NASA published a new aerial photograph of its X-59 quiet supersonic research aircraft on Monday. The aircraft was flying over the Mojave Desert on April 14, during the ninth flight of a campaign that has not yet broken the sound barrier. The image caption noted what the data will eventually show: the X-59 has made its highest and fastest flights yet, in an ongoing test program that is also, deliberately, running out of time.
The FAA's supersonic aircraft noise rulemaking proposal has been live since March 2026, eight months ahead of the December deadline set by executive order. The process is running. The evidence it requires does not yet exist.
The regulatory problem is not one gap but two. Under NASA's Quesst mission, the agency is supposed to deliver results from its community overflight testing to the FAA and ICAO in 2027, the acoustic measurements that would prove whether quiet supersonic flight works in practice. The X-59 has not produced those measurements. It has not flown supersonically. Its fastest pass to date reached Mach 0.95 at 43,000 feet, subsonic in every sense. The final rule is due June 2027.
Separately, as of early 2026 the FAA had not published a completed type certification plan for Boom's Overture airliner, according to Aviation Week reporting. That means Boom does not yet have a cleared path to airworthiness approval even if the noise rules are rewritten. The regulatory clock and the certification roadmap are both running, and neither has reached the point that commercial supersonic flight overland requires.
Boom Supersonic, building the Overture airliner, has 130 orders and pre-orders from United Airlines, American Airlines, and Japan Airlines, according to a January GovTech report. Boom plans to roll out Overture in 2026 and conduct its first test flight in 2027. Its Boomless Cruise system relies on Mach cutoff physics to keep the supersonic shock wave below the horizon for ground observers at altitude, enabling supersonic flight without an audible boom. The two aircraft use different physics to solve the same problem. Whether either approach produces acceptable community noise levels at the altitudes and overflight profiles that commercial routes would require is what the regulatory process is supposed to determine.
The April 10 and 14 flights were the highest and fastest the aircraft has logged, 528 to 627 mph at roughly Mach 0.8 to 0.95 at altitude, according to NASA's Quesst blog. They did not produce any new acoustic data. They were subsonic passes that confirmed the flight envelope is expanding, which matters for the program but does not change the regulatory timeline.

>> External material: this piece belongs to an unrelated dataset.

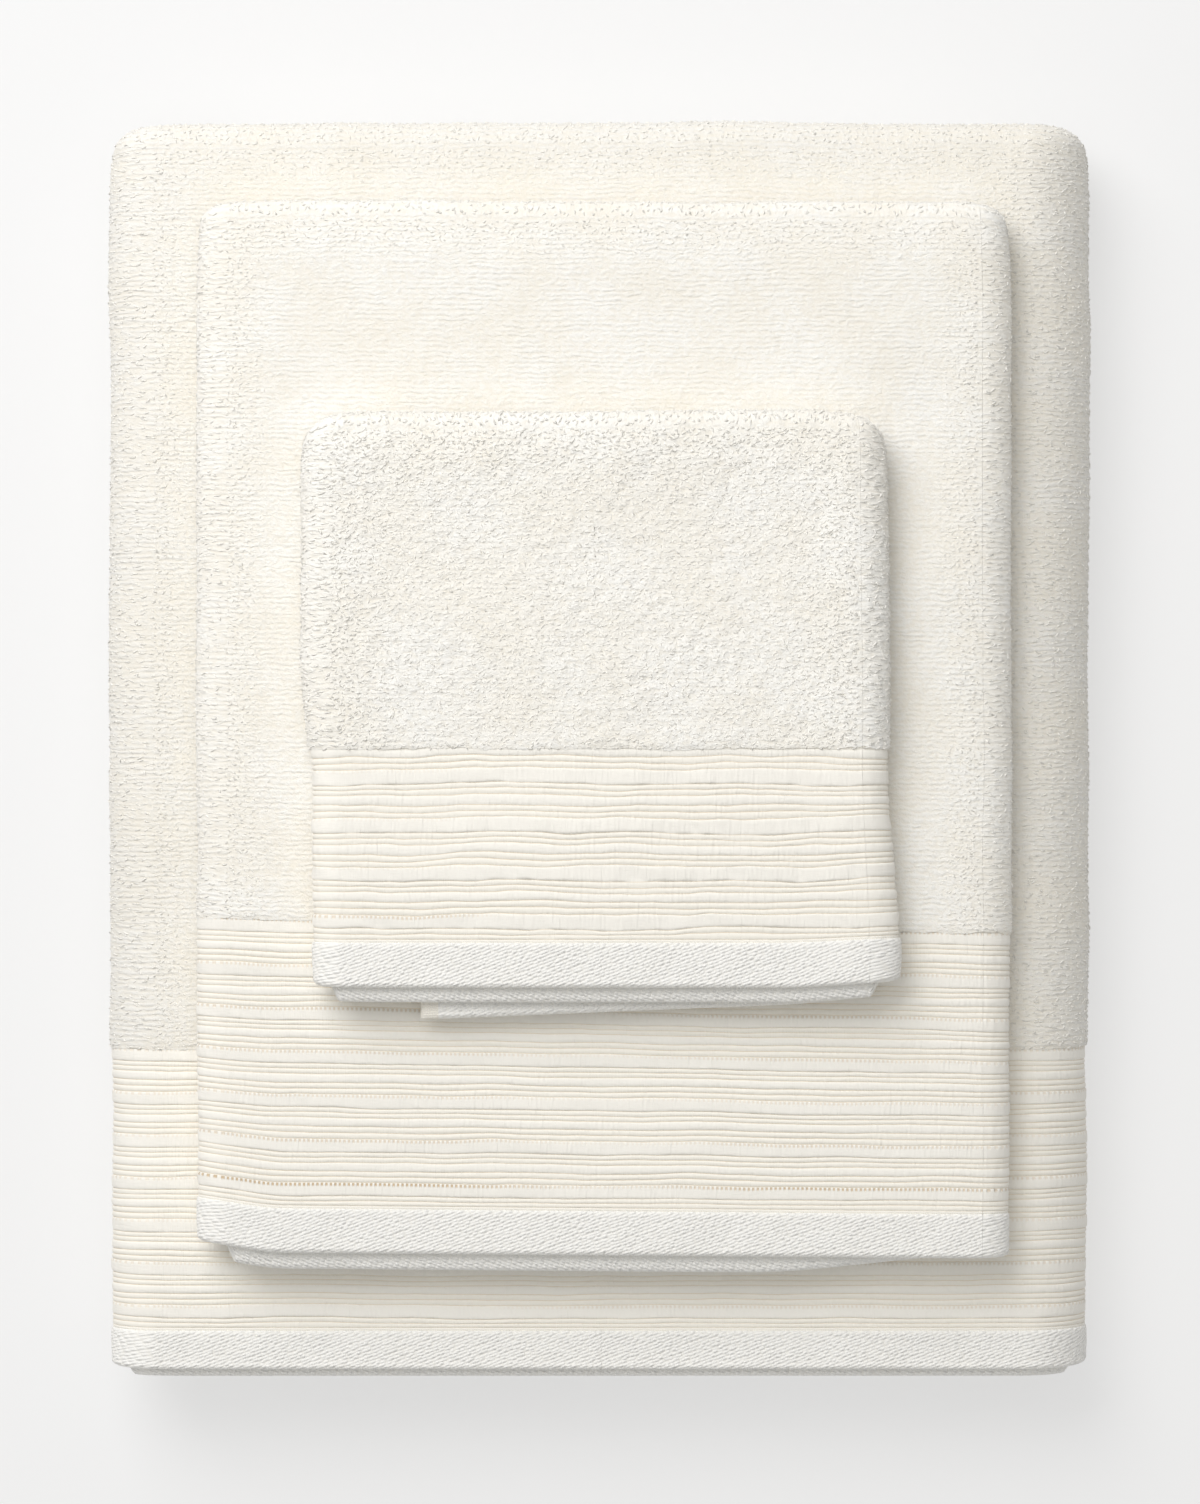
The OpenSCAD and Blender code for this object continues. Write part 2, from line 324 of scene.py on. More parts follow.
    def slant(self, u, v, x):
        """How far the second end's corners are drawn back under the first end."""
        drawn_back = 1.1 * (self.fronts[0] - self.fronts[1])
        near_end = smooth_step(v, self.length - 50 * MM, self.length - 10 * MM)
        shows = smooth_step(x - self.left, *self.tuck_left) * smooth_step(self.right - x, *self.tuck_right)
        return drawn_back * near_end * (1 - shows)

    def waves(self, x, y):
        """The slow waves in the towel's top."""
        return self.swell * (self.noise(x / 0.052, y / 0.047) - 0.4)

    def settle(self, x, y, z):
        """Let the square folded shape slump above its fold plane, and lean and wander a little."""
        fold_plane = self.under + self.right_radius
        height = np.clip((z - fold_plane) / (self.top - fold_plane), 0, 1)
        from_left, from_right = x - self.left, self.right - x
        from_side, from_rear = np.minimum(from_left, from_right), self.rear_end - y
        near_side = np.clip(1 - from_side / self.roll, 0, 1) ** 2
        near_rear = np.clip(1 - from_rear / self.roll, 0, 1) ** 2
        near_front = 0.25 * np.clip(1 - (y - self.fronts[1]) / self.roll, 0, 1) ** 2
        near_edge = 1 - (1 - near_side) * (1 - near_rear) * (1 - near_front)
        low = z - self.droop * near_edge * height + self.waves(x, y) * height * (1 - near_edge)
        for other in self.towels_below():
            low = low + other.waves(x, y) * smooth_step(from_right, self.right_radius, 3 * self.right_radius)
        drawn_in = self.corner * np.exp(-(from_side + from_rear) / (7 * MM))
        front_in = 0.4 * self.corner * np.exp(-(from_side + y - self.fronts[1]) / (5 * MM))
        inward = np.where(from_left < from_right, 1, -1)
        wander_x = 0.5 * MM * self.noise(y / 0.026, inward * 3.7 + 0 * y)
        wander_y = 0.6 * MM * self.noise(x / 0.031, 9.1 + 0 * x) * smooth_step(-from_rear, -60 * MM, -5 * MM)
        lean_x, lean_y = self.lean(x, y)
        x = x + inward * (drawn_in + front_in) + wander_x + lean_x
        return np.stack([x, y - drawn_in + front_in + wander_y + lean_y, low], axis=-1)

    def towels_below(self):
        return [] if self.below is None else [self.below, *self.below.towels_below()]

    def lean(self, x, y):
        """How far the towel isn't square, in x and y."""
        return 0 * x, 0 * y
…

The aircraft is operated by NASA's Armstrong Flight Research Center at Edwards Field, California, piloted by one of the X-59's two test pilots, Jim "Clue" Less, a 20-year NASA Armstrong veteran who flew the predecessor X-56.
The X-59 is designed to cruise at Mach 1.42 at 55,000 feet, producing a 75 EPNdB thump, a sound roughly the loudness of a car door closing according to NASA's modeling, compared to the 105 to 110 EPNdB boom the Concorde generated. The difference is not marginal. It is the entire point.
The June 2025 executive order directed the FAA to publish an NPRM for supersonic noise certification and issue a final rule by mid-2027, and directed the agency to repeal the ban on supersonic flight over land. The NPRM arrived in March. The final-rule target is June 2027 per the order's 24-month requirement.
As of January 2026, the X-59 had not flown supersonically. It has not done so as of this writing.
NASA has not said when the X-59 will attempt its first supersonic flight. The aircraft's flight envelope has been expanding incrementally, from the initial subsonic flight at Edwards Field last October to 20,000-foot, 460-mph runs in early April to last week's 43,000-foot, Mach 0.95 passes. Each step narrows the gap to Mach 1. The next step is the one that matters.
The question is not whether the X-59 can fly supersonically. It is whether it will do so in time to anchor a rulemaking that will determine whether any commercial supersonic aircraft ever operates regular overland routes between American cities, or whether that decision gets made on paper instead of evidence.